GIVEN PROBLEM:
The records below hold a stretch from the line with "const angle = isTest" through the line with "obj.matrix_parent_inverse = Matrix.Identity(4)"; return exactly those lines, ends included, and nothing more.

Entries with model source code
※

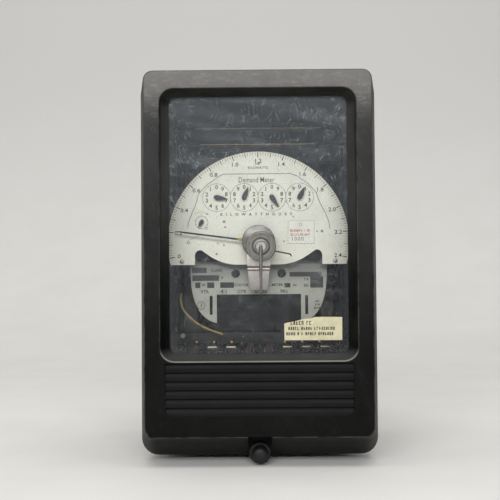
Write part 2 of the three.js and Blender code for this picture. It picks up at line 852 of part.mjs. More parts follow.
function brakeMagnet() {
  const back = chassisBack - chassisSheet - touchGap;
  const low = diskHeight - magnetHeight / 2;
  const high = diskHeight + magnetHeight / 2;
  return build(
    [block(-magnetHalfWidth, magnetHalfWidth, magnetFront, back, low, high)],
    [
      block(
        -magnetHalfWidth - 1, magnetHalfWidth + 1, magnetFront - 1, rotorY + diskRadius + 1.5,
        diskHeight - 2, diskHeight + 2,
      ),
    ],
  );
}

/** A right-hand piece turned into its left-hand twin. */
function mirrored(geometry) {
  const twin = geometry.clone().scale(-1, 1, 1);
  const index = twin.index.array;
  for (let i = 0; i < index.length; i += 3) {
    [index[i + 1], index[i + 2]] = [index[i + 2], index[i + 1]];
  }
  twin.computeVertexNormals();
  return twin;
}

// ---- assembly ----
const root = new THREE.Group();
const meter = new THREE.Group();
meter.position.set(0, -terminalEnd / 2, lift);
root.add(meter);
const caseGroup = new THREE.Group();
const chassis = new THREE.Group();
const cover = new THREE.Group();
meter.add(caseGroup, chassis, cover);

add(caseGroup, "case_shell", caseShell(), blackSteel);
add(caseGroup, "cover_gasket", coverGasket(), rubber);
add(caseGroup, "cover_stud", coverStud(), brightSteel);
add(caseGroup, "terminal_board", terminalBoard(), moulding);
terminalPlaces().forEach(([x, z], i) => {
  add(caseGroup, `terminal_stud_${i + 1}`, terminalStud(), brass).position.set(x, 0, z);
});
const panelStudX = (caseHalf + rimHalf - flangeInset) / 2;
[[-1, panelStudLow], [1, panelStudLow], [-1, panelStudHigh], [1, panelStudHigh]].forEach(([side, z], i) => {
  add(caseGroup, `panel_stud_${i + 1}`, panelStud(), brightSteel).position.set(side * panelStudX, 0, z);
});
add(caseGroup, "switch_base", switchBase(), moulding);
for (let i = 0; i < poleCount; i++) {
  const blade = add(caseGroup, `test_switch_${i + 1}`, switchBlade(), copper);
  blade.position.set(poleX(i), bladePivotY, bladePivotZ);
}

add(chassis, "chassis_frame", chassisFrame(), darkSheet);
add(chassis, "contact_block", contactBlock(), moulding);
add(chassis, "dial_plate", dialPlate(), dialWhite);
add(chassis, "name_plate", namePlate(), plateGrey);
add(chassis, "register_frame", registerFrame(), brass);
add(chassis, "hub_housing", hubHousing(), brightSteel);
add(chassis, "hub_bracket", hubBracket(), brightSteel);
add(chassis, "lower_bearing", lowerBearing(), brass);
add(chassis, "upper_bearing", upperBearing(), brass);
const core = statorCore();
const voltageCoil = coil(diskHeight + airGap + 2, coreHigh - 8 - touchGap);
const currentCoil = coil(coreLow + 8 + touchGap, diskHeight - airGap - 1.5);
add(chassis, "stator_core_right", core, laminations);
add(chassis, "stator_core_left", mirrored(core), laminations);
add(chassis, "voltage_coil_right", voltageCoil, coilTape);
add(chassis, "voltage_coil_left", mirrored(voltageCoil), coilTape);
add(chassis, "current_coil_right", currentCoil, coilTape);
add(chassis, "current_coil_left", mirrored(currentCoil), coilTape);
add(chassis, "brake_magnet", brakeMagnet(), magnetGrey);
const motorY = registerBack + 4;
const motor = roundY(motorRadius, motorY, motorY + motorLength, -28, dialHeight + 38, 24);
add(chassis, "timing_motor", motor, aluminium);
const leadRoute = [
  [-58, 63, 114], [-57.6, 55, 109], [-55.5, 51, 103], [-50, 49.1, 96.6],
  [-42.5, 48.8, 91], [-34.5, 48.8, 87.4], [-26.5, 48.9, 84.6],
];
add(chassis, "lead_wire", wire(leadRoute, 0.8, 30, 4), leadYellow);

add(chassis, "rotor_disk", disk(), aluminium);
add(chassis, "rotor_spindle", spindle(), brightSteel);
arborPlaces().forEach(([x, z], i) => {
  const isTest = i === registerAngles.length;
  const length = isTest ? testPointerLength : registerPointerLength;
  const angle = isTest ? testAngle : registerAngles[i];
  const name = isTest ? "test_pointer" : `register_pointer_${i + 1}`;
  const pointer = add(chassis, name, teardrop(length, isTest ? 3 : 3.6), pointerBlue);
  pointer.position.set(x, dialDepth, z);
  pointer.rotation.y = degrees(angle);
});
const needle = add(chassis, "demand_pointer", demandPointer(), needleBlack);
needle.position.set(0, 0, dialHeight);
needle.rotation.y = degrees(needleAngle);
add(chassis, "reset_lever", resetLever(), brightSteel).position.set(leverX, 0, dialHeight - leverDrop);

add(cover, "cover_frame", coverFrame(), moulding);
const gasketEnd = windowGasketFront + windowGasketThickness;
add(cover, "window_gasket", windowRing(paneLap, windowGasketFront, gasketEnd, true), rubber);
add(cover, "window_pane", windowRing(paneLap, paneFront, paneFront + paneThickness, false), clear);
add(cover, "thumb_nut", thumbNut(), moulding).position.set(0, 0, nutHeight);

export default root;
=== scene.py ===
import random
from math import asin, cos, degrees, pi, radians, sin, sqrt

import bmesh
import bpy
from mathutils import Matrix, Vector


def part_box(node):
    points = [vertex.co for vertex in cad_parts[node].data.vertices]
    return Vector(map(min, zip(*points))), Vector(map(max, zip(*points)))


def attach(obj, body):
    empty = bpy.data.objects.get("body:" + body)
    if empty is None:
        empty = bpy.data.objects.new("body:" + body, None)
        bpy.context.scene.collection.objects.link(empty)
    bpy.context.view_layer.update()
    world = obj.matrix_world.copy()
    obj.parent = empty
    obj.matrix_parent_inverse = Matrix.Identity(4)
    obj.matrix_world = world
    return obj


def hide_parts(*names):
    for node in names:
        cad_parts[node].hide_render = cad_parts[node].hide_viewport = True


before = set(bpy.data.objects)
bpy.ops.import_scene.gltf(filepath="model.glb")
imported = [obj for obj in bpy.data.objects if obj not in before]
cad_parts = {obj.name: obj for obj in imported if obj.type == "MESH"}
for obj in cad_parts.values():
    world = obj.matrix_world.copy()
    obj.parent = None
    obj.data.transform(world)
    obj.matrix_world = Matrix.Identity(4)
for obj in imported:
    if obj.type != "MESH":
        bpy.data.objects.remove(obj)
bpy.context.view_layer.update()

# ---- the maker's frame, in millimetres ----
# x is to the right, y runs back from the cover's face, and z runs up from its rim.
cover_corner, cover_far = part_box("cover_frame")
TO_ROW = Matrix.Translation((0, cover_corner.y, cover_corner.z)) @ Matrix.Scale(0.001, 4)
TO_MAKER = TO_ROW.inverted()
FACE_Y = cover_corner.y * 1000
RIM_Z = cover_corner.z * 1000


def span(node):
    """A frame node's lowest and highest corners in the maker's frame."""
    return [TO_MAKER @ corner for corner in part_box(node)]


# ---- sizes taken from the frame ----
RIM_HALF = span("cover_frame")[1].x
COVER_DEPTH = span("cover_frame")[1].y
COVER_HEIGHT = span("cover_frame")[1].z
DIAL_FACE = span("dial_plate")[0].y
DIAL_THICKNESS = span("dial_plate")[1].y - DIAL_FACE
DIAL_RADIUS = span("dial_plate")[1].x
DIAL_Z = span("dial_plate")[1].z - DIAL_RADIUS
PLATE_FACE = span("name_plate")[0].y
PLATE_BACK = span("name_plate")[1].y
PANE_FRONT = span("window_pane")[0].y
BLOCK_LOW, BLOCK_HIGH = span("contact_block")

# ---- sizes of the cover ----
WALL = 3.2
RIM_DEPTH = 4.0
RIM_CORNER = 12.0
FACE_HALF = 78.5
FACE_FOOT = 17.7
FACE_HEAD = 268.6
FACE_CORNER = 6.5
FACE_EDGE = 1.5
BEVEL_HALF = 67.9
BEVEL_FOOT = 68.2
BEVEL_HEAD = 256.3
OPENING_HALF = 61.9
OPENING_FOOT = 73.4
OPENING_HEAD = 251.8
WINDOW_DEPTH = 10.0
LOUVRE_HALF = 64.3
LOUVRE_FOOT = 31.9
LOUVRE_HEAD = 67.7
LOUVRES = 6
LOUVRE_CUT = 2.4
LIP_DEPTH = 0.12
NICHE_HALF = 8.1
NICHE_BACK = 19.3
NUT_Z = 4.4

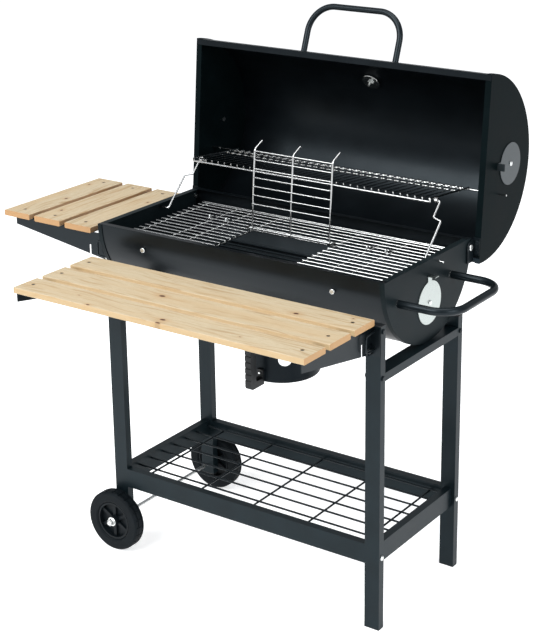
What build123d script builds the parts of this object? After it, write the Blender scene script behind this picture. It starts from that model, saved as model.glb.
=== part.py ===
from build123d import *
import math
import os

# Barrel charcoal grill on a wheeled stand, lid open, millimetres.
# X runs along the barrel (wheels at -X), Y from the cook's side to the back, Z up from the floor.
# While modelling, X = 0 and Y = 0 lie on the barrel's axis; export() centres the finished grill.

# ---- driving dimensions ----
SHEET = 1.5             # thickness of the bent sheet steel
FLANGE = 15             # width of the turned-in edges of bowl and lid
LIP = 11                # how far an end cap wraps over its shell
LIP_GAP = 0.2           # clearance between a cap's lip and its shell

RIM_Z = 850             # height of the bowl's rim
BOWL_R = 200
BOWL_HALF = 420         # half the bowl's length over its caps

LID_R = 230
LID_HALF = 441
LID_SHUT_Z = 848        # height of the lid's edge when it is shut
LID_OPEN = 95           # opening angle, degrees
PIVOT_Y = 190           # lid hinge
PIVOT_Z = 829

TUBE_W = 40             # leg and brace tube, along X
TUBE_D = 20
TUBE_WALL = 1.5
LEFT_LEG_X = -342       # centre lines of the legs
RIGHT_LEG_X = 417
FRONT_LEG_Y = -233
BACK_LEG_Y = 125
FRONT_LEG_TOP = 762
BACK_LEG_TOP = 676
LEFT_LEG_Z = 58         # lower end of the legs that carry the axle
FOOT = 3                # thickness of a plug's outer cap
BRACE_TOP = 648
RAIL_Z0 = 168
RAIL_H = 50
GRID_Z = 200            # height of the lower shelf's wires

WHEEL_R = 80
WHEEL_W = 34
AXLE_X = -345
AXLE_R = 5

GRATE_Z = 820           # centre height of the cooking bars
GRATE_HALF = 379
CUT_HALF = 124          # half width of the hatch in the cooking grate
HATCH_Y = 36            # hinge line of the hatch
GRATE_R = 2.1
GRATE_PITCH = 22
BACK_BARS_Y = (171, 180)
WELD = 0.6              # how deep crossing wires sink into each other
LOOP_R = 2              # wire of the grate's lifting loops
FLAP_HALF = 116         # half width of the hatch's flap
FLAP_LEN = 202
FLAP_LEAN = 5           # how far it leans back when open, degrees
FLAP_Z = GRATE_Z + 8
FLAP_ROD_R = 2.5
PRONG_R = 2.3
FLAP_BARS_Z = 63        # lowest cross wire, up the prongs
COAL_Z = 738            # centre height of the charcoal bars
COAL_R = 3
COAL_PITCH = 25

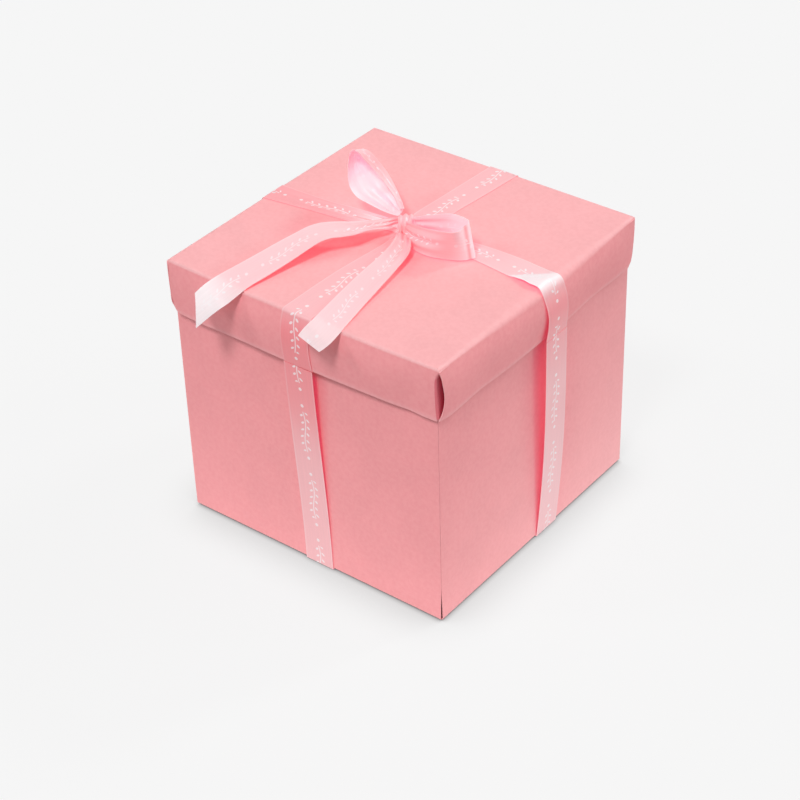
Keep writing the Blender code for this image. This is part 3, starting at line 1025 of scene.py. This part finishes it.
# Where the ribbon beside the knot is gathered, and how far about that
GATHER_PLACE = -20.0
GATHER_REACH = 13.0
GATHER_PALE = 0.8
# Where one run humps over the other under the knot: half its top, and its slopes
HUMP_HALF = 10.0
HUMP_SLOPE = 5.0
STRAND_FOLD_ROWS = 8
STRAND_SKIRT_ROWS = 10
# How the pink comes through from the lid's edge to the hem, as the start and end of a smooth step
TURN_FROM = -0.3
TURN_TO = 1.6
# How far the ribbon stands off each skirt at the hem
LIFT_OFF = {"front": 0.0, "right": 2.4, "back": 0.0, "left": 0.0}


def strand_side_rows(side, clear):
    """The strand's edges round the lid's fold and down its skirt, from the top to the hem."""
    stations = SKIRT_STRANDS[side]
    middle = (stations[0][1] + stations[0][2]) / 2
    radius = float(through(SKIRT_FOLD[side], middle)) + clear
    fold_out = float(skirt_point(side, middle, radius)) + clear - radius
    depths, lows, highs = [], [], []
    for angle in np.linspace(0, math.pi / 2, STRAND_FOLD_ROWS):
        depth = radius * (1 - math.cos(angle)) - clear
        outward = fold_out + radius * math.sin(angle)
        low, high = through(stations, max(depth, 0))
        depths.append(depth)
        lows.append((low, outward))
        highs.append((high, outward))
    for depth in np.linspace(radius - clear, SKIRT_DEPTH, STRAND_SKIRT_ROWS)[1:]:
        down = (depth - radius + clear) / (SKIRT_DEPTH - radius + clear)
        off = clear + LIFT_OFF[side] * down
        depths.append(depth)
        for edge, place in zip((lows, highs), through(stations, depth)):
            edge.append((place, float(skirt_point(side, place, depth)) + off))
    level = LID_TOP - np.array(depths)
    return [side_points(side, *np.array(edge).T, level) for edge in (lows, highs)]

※

THE RESPONSE:
  const angle = isTest ? testAngle : registerAngles[i];
  const name = isTest ? "test_pointer" : `register_pointer_${i + 1}`;
  const pointer = add(chassis, name, teardrop(length, isTest ? 3 : 3.6), pointerBlue);
  pointer.position.set(x, dialDepth, z);
  pointer.rotation.y = degrees(angle);
});
const needle = add(chassis, "demand_pointer", demandPointer(), needleBlack);
needle.position.set(0, 0, dialHeight);
needle.rotation.y = degrees(needleAngle);
add(chassis, "reset_lever", resetLever(), brightSteel).position.set(leverX, 0, dialHeight - leverDrop);

add(cover, "cover_frame", coverFrame(), moulding);
const gasketEnd = windowGasketFront + windowGasketThickness;
add(cover, "window_gasket", windowRing(paneLap, windowGasketFront, gasketEnd, true), rubber);
add(cover, "window_pane", windowRing(paneLap, paneFront, paneFront + paneThickness, false), clear);
add(cover, "thumb_nut", thumbNut(), moulding).position.set(0, 0, nutHeight);

export default root;
=== scene.py ===
import random
from math import asin, cos, degrees, pi, radians, sin, sqrt

import bmesh
import bpy
from mathutils import Matrix, Vector


def part_box(node):
    points = [vertex.co for vertex in cad_parts[node].data.vertices]
    return Vector(map(min, zip(*points))), Vector(map(max, zip(*points)))


def attach(obj, body):
    empty = bpy.data.objects.get("body:" + body)
    if empty is None:
        empty = bpy.data.objects.new("body:" + body, None)
        bpy.context.scene.collection.objects.link(empty)
    bpy.context.view_layer.update()
    world = obj.matrix_world.copy()
    obj.parent = empty
    obj.matrix_parent_inverse = Matrix.Identity(4)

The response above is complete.